As a young man, Alexeï watched as his parents, father a playwright and mother a singer, burned an incriminating violin that had once belonged to a Soviet general, a friend of theirs. Because this man had been liquidated, he had become someone dangerous ever to have known. As the flames engulfed the instrument, the snapping strings emitted a swift arpeggio. Later, when Alexeï was engaged to be married to the daughter of a successful physicist, he began to recount this strange happening to her. She heedlessly interrupted him: ‘Why don't you write a march for sports parades?’ There are, he realises, two kinds of human music in the Soviet Union, and the second, the deafening music of sports parades and other such triumphal occasions, is drowning out that of the old violin immolated in the flames.
All through the Calvary of his existence Alexeï constantly thinks that
the disorderly torrent of life and death, of beauty and horror, ought to have some hidden meaning, a key that might give a rhythm to it all, shaping it into some kind of shining, tragic harmony.

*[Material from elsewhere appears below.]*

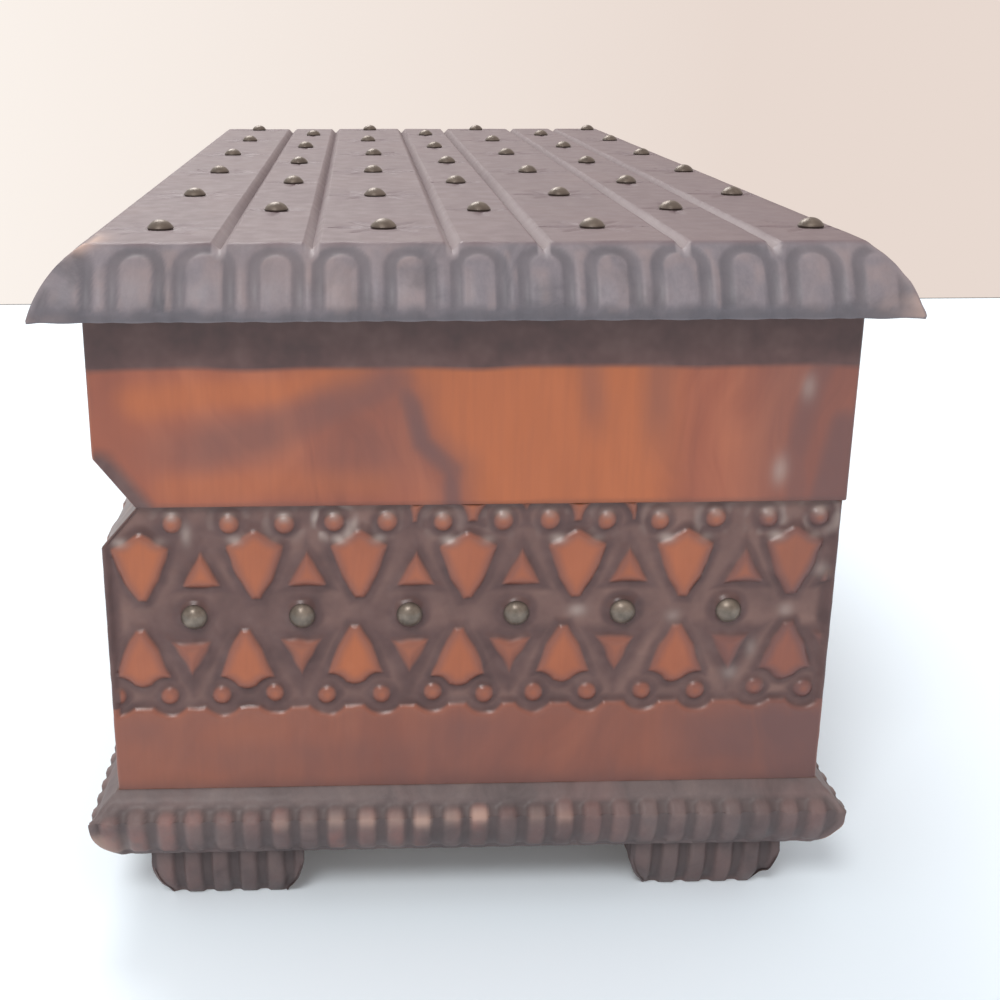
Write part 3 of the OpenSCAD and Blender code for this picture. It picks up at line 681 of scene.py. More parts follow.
def lid_edge():
    """The lid's shaped edge: its grid, distances down from the top, cuts and points."""
    rows = edge_rows(LID_EDGE, 26)
    lengths = np.linalg.norm(np.diff(rows[:, :2], axis=0), axis=1)
    down = np.concatenate([[0], np.cumsum(lengths)])
    down = down[-1] - down
    rows[0, 0] -= 0.25
    g = edge_grid(CASE_X, CASE_Y, rows, LID_EDGE_STEP)
    t = down[g.row.astype(int)]
    depth = np.zeros_like(t)
    for k in range(4):
        use = g.side[0] == k
        depth[:, use] = arch_cut(g.s[:, use], t[:, use], 81 + k)
    depth = depth * smooth(0.2, 1.6, g.rim)
    depth += 0.16 * fade(0.0, 0.8, g.rim) * (1 + wobble(t / 2, g.side * 9, 84))
    groove = vgroove_depth(g.y)
    notch = groove * np.clip(1 - (t - 0.3) / 4.6, 0, 1) * g.is_end
    depth = np.maximum(depth, notch)
    depth[0] = np.minimum(depth[0], 1.2)
    points = pushed_in(g, depth)
    points[0, :, 2] = RAIL_HIGH
    points[1:, :, 2] = np.maximum(points[1:, :, 2], RAIL_HIGH + 0.15)
    level = np.where(g.is_end, TOP - groove, TOP) - swell(g.x, g.y)
    points[..., 2] = np.minimum(points[..., 2], level)
    return g, t, depth, groove, notch, points


def edge_marks(g, t, depth, groove, notch):
    """Dark, worn, pale, cream and rosy marks on the lid's edge, with painted shade on its underside and
    painted highlights where the grooves run onto it.
    """
    dark = 0.85 * smooth(0.02, 0.42, depth - notch) * fade(0.1, 0.5, notch)
    # Painted shade on the lower, downward-facing part of the edge
    underside_shade = 0.95 * smooth(13.4, 16.2, t + 0.8 * wobble(g.s / 3, g.side * 5, 86))
    dark = np.maximum(dark * (0.8 + 0.2 * wobble(g.s / 3.3, t / 4.5, 89)), underside_shade)
    # Painted highlight where the lit walls of the grooves run onto the ends of the edge
    groove_highlight = (groove > 0.2) * fade(1.0, 4.5, t) * g.is_end * 0.8
    front_tip = spot(g.y, t, (-76, 0), (3, 2.2)) * g.right
    back_tip = 0.5 * np.exp(-g.rim / 3) * smooth(11, 14, t) * g.right * (g.s > 0)
    marks = {"burn": dark, "wear": edge_wear(g, t, depth), "pale": np.clip(groove_highlight, 0, 1),
             "cream": np.maximum(front_tip, back_tip)}
    for mark in marks.values():
        mark[0] = 0
    # Painted shade on the lowest ring, under the edge
    dark[0] = 0.6
    marks["rosy"] = fade(0.0, 1.2, t)
    return marks


def lid_board(materials):
    """The lid's board: its edge as a grid, and its top filled in up to the edge's last ring."""
    g, t, depth, groove, notch, edge = lid_edge()
    rows, count = edge.shape[:2]
    grid = top_grid()
    outline = [tuple(p) for p in edge[-1, :, :2]]
    ring = [(i, (i + 1) % count) for i in range(count)]
    found = delaunay_2d_cdt(outline + [tuple(p) for p in grid], ring, [], 1, 1e-6)
    faces = np.array([list(f) for f in found[2]]) + (rows - 1) * count
    height, inner_groove, chips = top_height(grid[:, 0], grid[:, 1])
    points = np.concatenate([edge.reshape(-1, 3), np.column_stack([grid, height])])
    inner = top_marks(grid[:, 0], grid[:, 1], inner_groove, chips)
    outer = edge_marks(g, t, depth, groove, notch)
    marks = {key: np.concatenate([mark.ravel(), inner[key]]) for key, mark in outer.items()}
    blocks = [ring_quads(rows, count), caps(count, rows)[0], faces]
    indices = np.concatenate([np.zeros(len(blocks[0])), [1], np.zeros(len(faces))])
    return make_piece("carved_lid_board", points, blocks, materials, marks, indices)


def top_grid():
    """Places of the points of the lid's flat top."""
    rows = top_rows()
    grid = [(x, y) for x in np.arange(-TOP_X, TOP_X + 0.1, TOP_STEP_X) for y in rows]
    for sx, sy, wide in LID_STUDS:
        grid += stud_patch(sx, sy, wide)
    return thinned(np.array(grid))


def top_rows():
    """Heights of the rows of the lid's top grid: close together at the grooves."""
    rows = []
    for line in vgroove_lines():
        rows += [line + d for d in (-1.9, -1.5, -0.75, 0, 0.75, 1.5, 1.9)]
    fill = [y for y in np.arange(-TOP_Y, TOP_Y + 0.1, TOP_STEP_Y) if all(abs(y - r) > 0.9 for r in rows)]
    return sorted(rows + fill)


def stud_patch(sx, sy, wide):
    """Extra grid points where the chips are cut beside a stud."""
    reach_x, reach_y = (9.0, 11.4) if wide else (12.2, 6.4)
    return [(sx + u, sy + v) for u in np.arange(-reach_x, reach_x + 0.1, CHIP_STEP)
            for v in np.arange(-reach_y, reach_y + 0.1, CHIP_STEP)
            if abs(sx + u) < 163 and all(abs(sy + v - line) > 1.9 for line in vgroove_lines())]


def thinned(grid):
    """The grid without points that nearly coincide."""
    keys = np.round(grid / 0.5).astype(int)
    _, first = np.unique(keys, axis=0, return_index=True)
    return grid[np.sort(first)]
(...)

But everything, he increasingly realises, happens merely by accident. It is Makine himself who brings to the tragic chaos of Alexeï's life the harmony that, even as an old man, the thwarted musician still craves in vain. It is through his peerless artistry that Makine manages to do this.
Part of this artistry is the manner in which, with a single phrase, he evokes a whole scene. Alexeï comes on the sprawled body of a dead soldier—‘his bloodied face turned directly towards the sunrise, as if sunbathing’ [my italics]. In another passage, as the narrator remains, for all his weariness, wholly awake, ‘sleep retreats, like the undertow of a wave in which a child grasps at a half-glimpsed shell’.
A bilingual French friend has told me that the French in which Makine has written all his novels is as adventurous, buoyant and sparkling as Nabokov's English. The translator, Geoffrey Strachan, has produced an exemplary version.